ANDEL: It seems that technology is making things both easier and at the same time more difficult for those who lose their way on the fundamentals. We know Jim Shephard has a lot to say about that when it comes to safety--particularly surrounding lift trucks.

"Some companies went too complex too quick , and their work force was not ready to handle that." – Jim Shephard

We have seen more interest in equipment-specific and site-specific training than when we first got into business 30 years ago. In the last two or three years we've seen a real increase in new people calling, saying, "hey, we have a logistics problem where we are not able to get our stuff out the door like we want to. We have people problems." Some companies went too complex too quick, and their workforce was not ready to handle that. So now they are back to grass roots, redesigning back to what they were. Another thing is they have had some workforce change. They got new people in who have no basic skills whatsoever. So they have to bring people back to basics too.

Continued Pg 2

ANDEL: There is an enterprise connection here with regard to operational visibility, not only under roof but also in your supply chain. Part of that is metrics, getting a handle on productivity. Tan, do you have anything to add about visibility in terms of people and their resources?

 

MILLER: I am expecting to see growth in big data from a decision support perspective, especially with omnichannel and online commerce. If you look at the shipping costs being incurred right now, for example online consumers ordering ten garments and returning five, or store personnel deciding to bring in an out-of-stock product from another location on a firm's network, the potential for firms to experience unplanned, high freight expense is significant.  Visibility has expanded and this presents greater fulfillment opportunities and options, which is great, but what I don't see is much about decision support; strategically looking at what are and are not reasonable shipments in terms of cost. What's my shipping priority?  What am I willing and not willing to do for the consumer?

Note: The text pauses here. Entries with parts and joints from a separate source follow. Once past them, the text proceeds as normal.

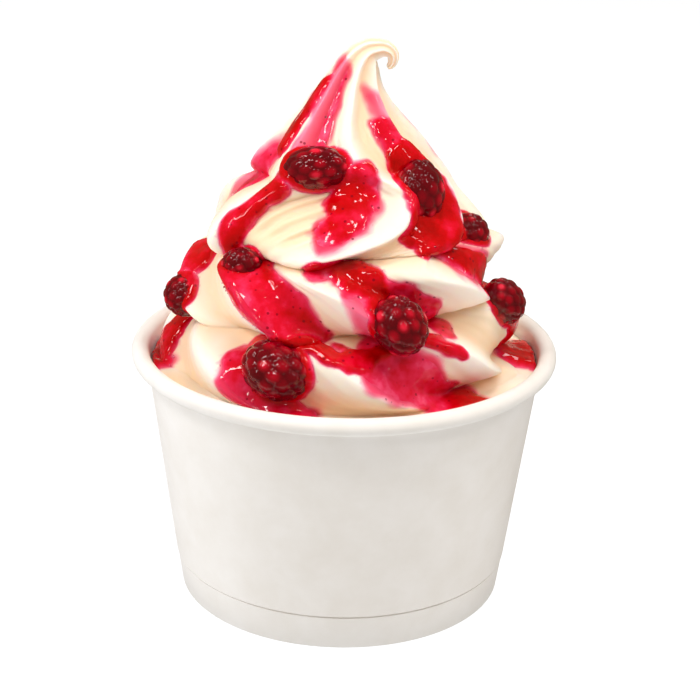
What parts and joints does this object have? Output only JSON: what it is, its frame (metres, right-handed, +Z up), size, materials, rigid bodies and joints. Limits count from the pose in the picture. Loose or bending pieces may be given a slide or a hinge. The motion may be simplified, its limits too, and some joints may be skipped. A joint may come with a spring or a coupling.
{
  "type": "frozen yogurt cup",
  "caption": "White paper cup filled with soft-serve frozen yogurt coiled into a tall swirl with a curled tip, topped with berries and berry sauce.",
  "frame": {"origin": "middle of the cup's foot, on the surface that the cup stands on", "axes": "+Z up along the cup's axis, -Y towards the viewer, +X to the viewer's right, the side that the tip curls to"},
  "size_m": [0.0966, 0.0966, 0.1284],
  "materials": {
    "paper": "smooth white coated paperboard, matte",
    "yogurt": "smooth cream-coloured frozen yogurt, softly shiny",
    "berry": "dark red berries and berry sauce, wet and glossy"
  },
  "bodies": {
    "root": {"cup_wall": "paper", "cup_bottom": "paper", "yogurt_swirl": "yogurt", "berry_crown": "berry", "berry_upper_right": "berry", "berry_right_crease": "berry", "berry_middle": "berry", "berry_front": "berry", "berry_left_rim": "berry", "berry_left_small": "berry", "berry_right_rim": "berry", "berry_back_high": "berry", "berry_back_middle": "berry", "berry_back_low": "berry"}
  },
  "joints": []
}
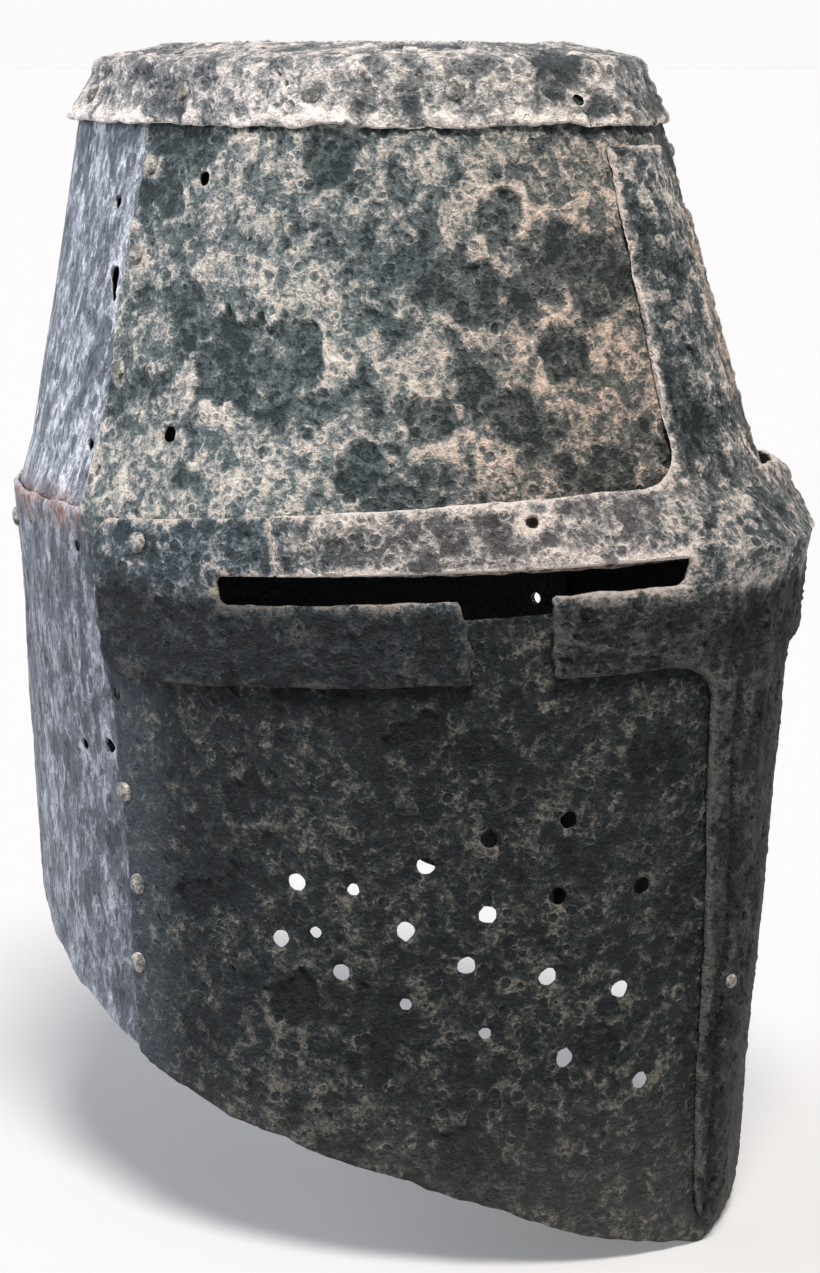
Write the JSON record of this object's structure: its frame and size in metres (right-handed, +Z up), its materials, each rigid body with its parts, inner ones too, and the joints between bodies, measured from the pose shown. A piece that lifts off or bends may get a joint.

ANDEL: Tan, last year you said, "Go into a lot of very good companies, and you will find an incredible amount of junk in their databases." 

MILLER: I think things are getting much better because cloud technology is making good database and related software capabilities available to many more firms, but if you look at the guts of the data warehouse systems of many firms, there is still a lot of junk out there. 

TOMPKINS: We're seeing this with the move to dimensional pricing by the carriers. Shippers have junk in their database, including the wrong cube information, the wrong product sizes, so we don't know how big the products are. Oftentimes, it is recorded as 1 by 1 by 1 as a default. That's why you will get something that is three times the size of this pen coming in a box that is 3 feet by 3 feet by 2 feet because it hasn't mattered, but now all of a sudden it does matter because UPS and FedEx are concerned about how many dollars they have on the truck. It is not weight; it is cube. It is the dimension that is killing some shippers.  But when you look at how we create a wave, we are going to need to decide which items go in which boxes before we create the wave. This will change how companies do packing and picking, and most of these companies are going to get dim pricing thrown out because it is inefficient.

ANDEL: Ann, how do 3PLs manage issues like this as they ship products for their customers? 

CHRISTOPHER: Many years ago some said if someone could find the perfect WMS they would be a multi-multi-billionaire because there isn't one out there that's going to meet the need of all providers. We are having challenges because some of our customers may want us to do an integration using a major WMS brand and there is a significant cost associated with that. We will put some skin in the game, but the client has to put some skin in the game as well—with a longer contract.